Mistresses, however, were entirely another matter, and he took on many. Theater troupes and opera companies touring Shanghai would invariably depart less one or two selected ladies from the chorus, who found themselves temporary members of his secretarial staff, and he also took on Chinese lovers, considered scandalous to many of his peers. (If it caused comment, no doubt he could afford to ignore it).
Sir Victor in his element
One socialite, Hui-lan Koo, was thrilled when Sir Victor presented her with two dozen pairs of French silk stockings upon their first meeting, only to discover that, “this was his invariably routine with any lady to whom he was even vaguely attracted.”
Rarely without a camera, and combining his interests, he often photographed his conquest in the nude.
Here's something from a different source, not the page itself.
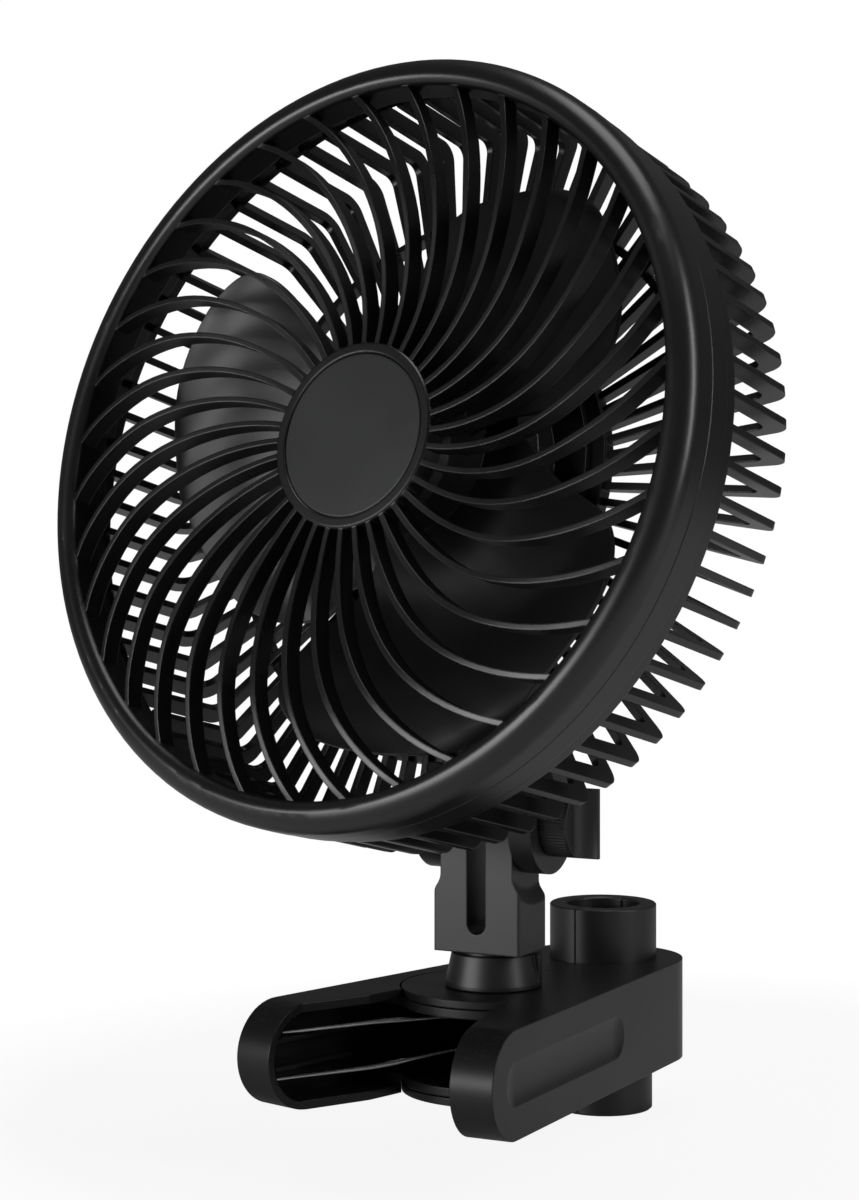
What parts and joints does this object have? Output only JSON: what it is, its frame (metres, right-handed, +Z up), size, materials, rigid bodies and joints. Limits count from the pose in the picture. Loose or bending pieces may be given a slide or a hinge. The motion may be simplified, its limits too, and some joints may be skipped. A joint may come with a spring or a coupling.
{
  "type": "clip fan",
  "caption": "Small caged fan on a tilting yoke with a spring clamp for a round pole; curved-spoke grille, ribbed rear cage and slotted tilt block.",
  "frame": {"origin": "on the axis of the clamp's pole bore, at the clamp's mid-height", "axes": "+Z up along the pole, the clamp's handles and the fan towards -Y, the tilt knob on the +X side"},
  "size_m": [0.19, 0.1545, 0.27],
  "materials": {
    "grille_plastic": "black satin plastic",
    "blade_plastic": "dark grey smooth plastic",
    "clamp_plastic": "black satin plastic, lightly grained",
    "spring_steel": "bright drawn wire",
    "zinc_steel": "zinc plated",
    "bearing_bronze": "sintered bronze",
    "motor_can_steel": "drawn steel",
    "magnet": "bonded ferrite",
    "lamination_steel": "stacked laminations",
    "copper_winding": "enamelled copper wire",
    "board": "solder mask"
  },
  "bodies": {
    "clamp_right": {"jaw_right": "clamp_plastic", "grip_right": "clamp_plastic", "hinge_sleeve": "clamp_plastic", "torsion_spring": "spring_steel"},
    "clamp_left": {"jaw_left": "clamp_plastic", "grip_left": "clamp_plastic"},
    "block": {"tilt_block": "clamp_plastic", "swivel_washer": "zinc_steel", "swivel_screw": "zinc_steel"},
    "yoke": {"yoke": "clamp_plastic", "tilt_bolt": "zinc_steel", "post_washer": "zinc_steel", "post_screw": "zinc_steel"},
    "knob": {"tilt_knob": "clamp_plastic", "tilt_nut": "zinc_steel", "spring_washer": "spring_steel"},
    "head": {"front_grille": "grille_plastic", "hub_disc": "grille_plastic", "rear_cage": "grille_plastic", "motor_cup": "grille_plastic", "rear_housing": "clamp_plastic", "housing_screws": "zinc_steel", "stator": "lamination_steel", "stator_coils": "copper_winding", "bearing_front": "bearing_bronze", "bearing_rear": "bearing_bronze", "bearing_tube": "zinc_steel", "circuit_board": "board", "speed_control": "clamp_plastic", "power_socket": "clamp_plastic"},
    "rotor": {"fan_blades": "blade_plastic", "rotor_can": "motor_can_steel", "magnet_ring": "magnet", "motor_shaft": "zinc_steel"},
    "dial": {"speed_knob": "clamp_plastic"}
  },
  "joints": [
    {"name": "jaw_hinge", "type": "hinge", "parent": "clamp_right", "child": "clamp_left", "pos_m": [0, -0.053, 0], "axis": [0, 0, 1], "range_deg": [0, 40], "stiffness_Nm_per_rad": 0.35, "springref_deg": -51.57, "deforming": ["torsion_spring"]},
    {"name": "swivel", "type": "hinge", "parent": "clamp_right", "child": "block", "pos_m": [0, -0.053, 0.02], "axis": [0, 0, 1], "range_deg": [-117, 103]},
    {"name": "tilt", "type": "hinge", "parent": "block", "child": "yoke", "pos_m": [0, -0.053, 0.0553], "axis": [-0.9925, -0.1219, 0], "range_deg": [-30, 45]},
    {"name": "tilt_knob_turn", "type": "hinge", "parent": "block", "child": "knob", "pos_m": [0, -0.053, 0.0553], "axis": [0.9925, 0.1219, 0], "continuous": true},
    {"name": "pan", "type": "hinge", "parent": "yoke", "child": "head", "pos_m": [-0.0016, -0.03999, 0.10355], "axis": [-0.032, 0.2602, 0.965], "range_deg": [-35.5, 54.5]},
    {"name": "fan_spin", "type": "hinge", "parent": "head", "child": "rotor", "pos_m": [-0.00307, -0.10665, 0.1508], "axis": [-0.0478, -0.9648, 0.2586], "continuous": true},
    {"name": "speed_dial", "type": "hinge", "parent": "head", "child": "dial", "pos_m": [-0.02977, -0.05281, 0.14369], "axis": [-0.9983, 0.0379, -0.0433], "range_deg": [0, 270]}
  ]
}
It is rumored that this may have made up for deficiencies in other departments – as one of his contemporaries put it, “Apparently sex was a bit complicated because of his accident.”
He was close friends with American writer Emily Hahn (you can read about Hahn's life in Shanghai right here), who he considered her a kindred spirit, photographed her naked and bought a shiny new blue Chevrolet coupe.The aesthete Sir Harold Acton described Hahn as “a voluptuous figure from a Moroccan mellah.” Looking back, he sighed, “We were all much too physical.”
A portrait of Emily Hahn taken in Shanghai by Sir Victor Sassoon
The Onset of War
Despite the Japanese presence in the city, it was business as usual for foreigners in Shanghai throughout the mid-30s, But when, on August 13, 1937, Chinese pilots, attempting to bomb Japanese warships on the Huangpu, missed their targets and a bomb landed at the foot the Cathay Hotel, it is said to have destroyed for ever the myth of the International Settlement’s impregnability.
Sir Victor hung on for a few more years, resisting Japanese overtures towards, and advances in the International Settlement, and doing much to assist the influx of Jewish refugees that were flooding into the city from Europe (read more about Jewish refugees in Shanghai here). But ultimately, in Shanghai Sassoon had backed the wrong horse; the curtains were coming down on the party.
Jewish refugees in Shanghai
In the spring of 1941, with all-out war with Japan imminent, Sir Victor left Shanghai. On his return in 1946 he found his holdings war-ravaged, but not beyond repair. However, sensing which way the Chinese Civil War wind was blowing, he began to sell them off and, when the Communists took the city three years later, he knew he would not be returning.
He heard the news in America. “Well, there it is,” he reflected philosophically. “I gave up India and China gave me up.”
Down but not out, he moved to Nassau, the Bahamas, where he finally married – his blonde nurse-companion, Evelyn Barnes, 38 years his junior – and continued wheeling and dealing until his death in 1961.